**BRIEF:** Repeat exactly, please, the lines that begin at the start of the listing and end at the line holding "import Sketcher".

**DATASET EXTRACT:**
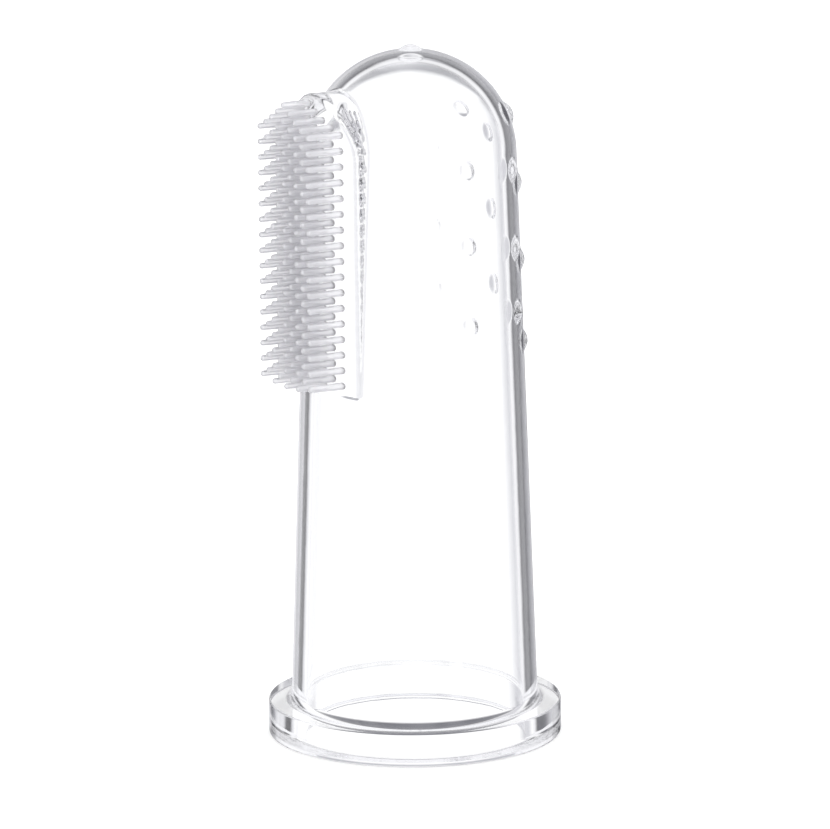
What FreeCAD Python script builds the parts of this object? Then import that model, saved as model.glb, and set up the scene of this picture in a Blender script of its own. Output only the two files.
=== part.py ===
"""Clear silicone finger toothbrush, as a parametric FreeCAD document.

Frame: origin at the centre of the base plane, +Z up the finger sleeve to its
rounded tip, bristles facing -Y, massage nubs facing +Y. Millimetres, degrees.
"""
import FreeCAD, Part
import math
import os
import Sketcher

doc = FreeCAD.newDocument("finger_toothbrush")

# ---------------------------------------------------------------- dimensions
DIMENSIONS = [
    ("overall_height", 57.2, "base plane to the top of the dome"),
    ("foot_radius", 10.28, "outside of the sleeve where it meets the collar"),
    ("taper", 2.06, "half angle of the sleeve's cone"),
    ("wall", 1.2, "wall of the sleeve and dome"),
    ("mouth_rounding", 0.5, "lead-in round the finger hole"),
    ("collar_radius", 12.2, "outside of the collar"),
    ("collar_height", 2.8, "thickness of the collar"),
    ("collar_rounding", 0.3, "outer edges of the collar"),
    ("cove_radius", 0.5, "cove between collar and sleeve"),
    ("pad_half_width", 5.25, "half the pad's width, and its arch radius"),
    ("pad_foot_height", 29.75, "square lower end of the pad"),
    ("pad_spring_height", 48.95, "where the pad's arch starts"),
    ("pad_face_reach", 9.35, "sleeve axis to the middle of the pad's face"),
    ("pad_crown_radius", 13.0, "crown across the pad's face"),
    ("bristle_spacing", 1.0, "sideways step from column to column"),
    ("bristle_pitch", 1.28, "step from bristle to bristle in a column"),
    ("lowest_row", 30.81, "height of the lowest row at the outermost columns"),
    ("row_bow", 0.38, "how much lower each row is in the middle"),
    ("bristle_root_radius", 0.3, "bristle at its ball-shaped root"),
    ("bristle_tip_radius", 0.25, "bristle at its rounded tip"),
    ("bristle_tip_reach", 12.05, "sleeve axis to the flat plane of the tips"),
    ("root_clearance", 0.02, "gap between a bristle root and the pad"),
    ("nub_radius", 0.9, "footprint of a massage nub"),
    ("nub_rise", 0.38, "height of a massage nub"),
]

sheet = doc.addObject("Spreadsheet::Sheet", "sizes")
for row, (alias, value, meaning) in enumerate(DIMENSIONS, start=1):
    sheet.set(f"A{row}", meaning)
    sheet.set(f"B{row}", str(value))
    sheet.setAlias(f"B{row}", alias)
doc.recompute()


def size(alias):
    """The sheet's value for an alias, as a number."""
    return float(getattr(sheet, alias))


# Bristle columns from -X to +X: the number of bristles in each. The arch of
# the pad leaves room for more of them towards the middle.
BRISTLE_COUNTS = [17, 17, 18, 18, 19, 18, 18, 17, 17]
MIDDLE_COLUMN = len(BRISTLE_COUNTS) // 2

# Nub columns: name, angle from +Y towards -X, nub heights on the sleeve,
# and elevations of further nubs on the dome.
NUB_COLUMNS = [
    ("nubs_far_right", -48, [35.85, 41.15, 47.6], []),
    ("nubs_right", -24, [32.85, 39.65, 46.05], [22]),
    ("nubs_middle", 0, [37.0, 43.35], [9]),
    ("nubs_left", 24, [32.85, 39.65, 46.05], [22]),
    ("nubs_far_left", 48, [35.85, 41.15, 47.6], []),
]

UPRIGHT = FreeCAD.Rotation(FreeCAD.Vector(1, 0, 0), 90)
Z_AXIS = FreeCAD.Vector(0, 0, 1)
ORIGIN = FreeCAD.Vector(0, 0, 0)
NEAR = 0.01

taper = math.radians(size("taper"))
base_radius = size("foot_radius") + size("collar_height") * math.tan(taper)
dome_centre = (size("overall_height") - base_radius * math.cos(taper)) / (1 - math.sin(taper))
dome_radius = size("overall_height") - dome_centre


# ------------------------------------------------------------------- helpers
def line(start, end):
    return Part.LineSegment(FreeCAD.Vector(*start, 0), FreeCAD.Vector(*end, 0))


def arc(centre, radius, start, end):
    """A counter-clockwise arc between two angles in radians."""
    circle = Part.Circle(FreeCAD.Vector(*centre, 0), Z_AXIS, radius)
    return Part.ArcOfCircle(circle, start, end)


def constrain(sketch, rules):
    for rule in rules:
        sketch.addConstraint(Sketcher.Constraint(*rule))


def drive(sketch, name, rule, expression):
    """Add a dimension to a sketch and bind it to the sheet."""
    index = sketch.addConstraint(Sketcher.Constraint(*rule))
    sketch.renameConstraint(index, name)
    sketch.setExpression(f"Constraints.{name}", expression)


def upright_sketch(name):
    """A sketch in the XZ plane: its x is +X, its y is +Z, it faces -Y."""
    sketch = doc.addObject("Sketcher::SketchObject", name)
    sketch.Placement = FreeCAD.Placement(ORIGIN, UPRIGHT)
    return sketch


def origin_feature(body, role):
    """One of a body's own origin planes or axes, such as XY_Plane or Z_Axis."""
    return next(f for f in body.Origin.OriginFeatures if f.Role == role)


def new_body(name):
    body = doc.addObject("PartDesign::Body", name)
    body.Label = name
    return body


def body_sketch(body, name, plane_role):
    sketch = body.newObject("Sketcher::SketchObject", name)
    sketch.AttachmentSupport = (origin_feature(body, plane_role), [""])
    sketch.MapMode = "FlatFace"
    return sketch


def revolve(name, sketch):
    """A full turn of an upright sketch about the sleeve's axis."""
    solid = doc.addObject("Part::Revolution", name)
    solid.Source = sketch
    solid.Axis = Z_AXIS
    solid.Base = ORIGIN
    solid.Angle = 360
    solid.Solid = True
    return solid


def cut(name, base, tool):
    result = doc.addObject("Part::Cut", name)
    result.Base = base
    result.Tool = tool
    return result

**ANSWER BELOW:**
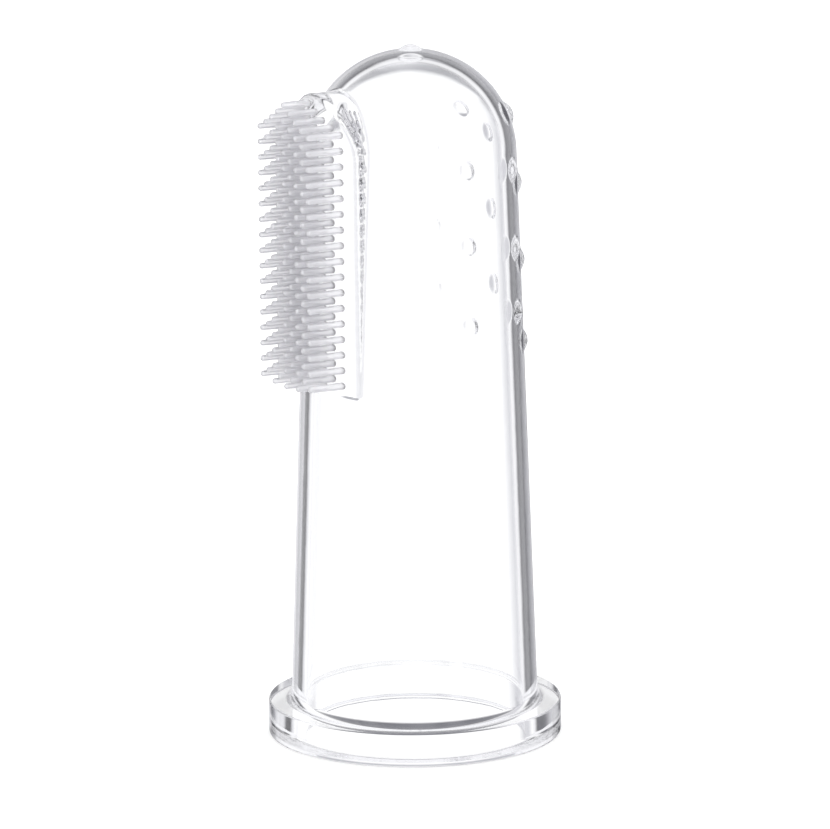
What FreeCAD Python script builds the parts of this object? Then import that model, saved as model.glb, and set up the scene of this picture in a Blender script of its own. Output only the two files.
=== part.py ===
"""Clear silicone finger toothbrush, as a parametric FreeCAD document.

Frame: origin at the centre of the base plane, +Z up the finger sleeve to its
rounded tip, bristles facing -Y, massage nubs facing +Y. Millimetres, degrees.
"""
import FreeCAD, Part
import math
import os
import Sketcher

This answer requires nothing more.